In short, I still sucked. And I couldn't accept it.
Naturally, I was furious. I felt like all my efforts had been invalidated, that I was unappreciated. I hated the fact that my work, which I considered superior to my peers, was not in fact better. All those improvements just made my work more readable. But it was not better. I was just another victim of ownership bias.
At that time, I didn't take responsibility for my own shortcomings. I lashed out, and I blamed the subjectivity of people's tastes. I thought I was being forced to write a certain way. A way that was closer to how my mentor wrote. A way that had more to do with his inimitable style than the actual importance of making people understand what you're saying.
I thought it was ridiculous. How hypocritical! How dare you tell us to be true to ourselves when you wouldn't let me write the way I want? You're just biased towards your own personal style and preferences! How can you say with a straight face that x person's work is better than mine? Isn't getting the message across the most important thing? These were the thoughts that swam in my head for weeks.
In my defense, I was really angry. And angry people are never rational. No matter how smart or well-adjusted you think you are, extreme emotions will always mess with your head.
I mean, do you know what it feels like to be told you're not good enough at the thing you thought you did best? That your improvements didn't change the fact that you have a fundamental inability to write like a regular person?
Do you know how it feels to know that your shortcomings are probably unfixable?
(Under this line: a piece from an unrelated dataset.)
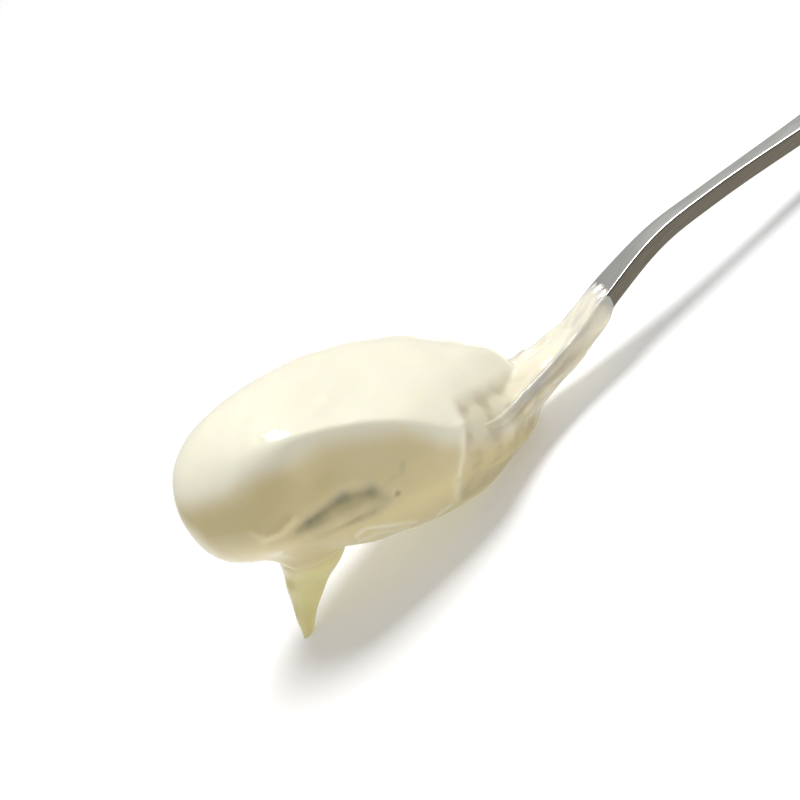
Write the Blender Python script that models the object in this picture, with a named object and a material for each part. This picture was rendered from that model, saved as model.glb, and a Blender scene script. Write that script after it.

That your skills are good enough for almost everywhere else, except for the one place that matters to you?
Do you know how it feels like when the place and person you love working for tell you that you can't do what you love anymore? That it's better to quit instead of forcing yourself to fit into the position you can't see yourself without?
These truths were the toughest pills I've ever swallowed in my life. I could either leave or live with it. Simple as that. It didn't matter how many friends I made, how much I loved working there, or how many good ideas I've contributed. It didn't matter that more people loved my work than those who didn't. If I wanted to stay, I had to accept that I'm just not good enough at writing.
Man, typing out those sentences was painful. Fuck, I'm still a little angry as I type this.
But through all those nights of bitter, angry contemplation, I realized something more worrying than my career crisis: an identity crisis. This is not me. I am not a self-centered, immature jerk with self-esteem issues. I am not the the guy that blames others for my own fuck-ups. That's exactly the type of person I hate the most, and I had somehow become just that.
I knew right then that this couldn't continue. If there's one thing my stupid pride can't take, it's becoming what I hate. I just can't forgive myself if that happens.
But through all those nights of bitter, angry contemplation, I realized something more worrying than my career crisis: an identity crisis. This is not me. I am not a self-centered, immature jerk with self-esteem issues. I am not the the guy that blames others for my own fuck-ups. That's exactly the type of person I hate the most, and I had somehow become just that.
I knew right then that this couldn't continue. If there's one thing my stupid pride can't take, it's becoming what I hate. I just can't forgive myself if that happens.
Thankfully, I've slowly regained some clarity over the past few weeks. I constantly remind myself to forget the past and ditch the ego when it came to work. I slowly became less attached to my creations. It didn't hurt me as much to see that my work wasn't good enough, despite rewriting the same goddamn piece of copy over and over again for three days. Writing became just another inconsequential task to me. It was no more disheartening than running out of your favorite hot sauce brand at the grocery. Why? Because there were always other brands. Likewise, there were other things I was good at, even though they're not nearly at the same level as my writing.
By now, I've accepted the simple fact that I'm probably just not cut out to be a copywriter (at least not in my current company). And that's okay. It's actually kind of liberating. I no longer needed to define myself as such, because I don't need to be one anymore. I can try other things now, which is honestly scary. Because if it turns out I also suck at everything else, I'd be essentially useless.
But the more I think about it, the less terrified I get. Because thanks to all that self-inflicted torment, I remembered something I forgot. Something I hope to never bury deep in my mind again.
I remembered that I am my own master. That I've never been afraid to take new paths, wherever they might lead. Just 2 years ago, I never imagined I'd be lucky enough to be where I am now.
So who knows where I'll be in the next 5 years? Guess I'll have to wait and see.
So who knows where I'll be in the next 5 years? Guess I'll have to wait and see.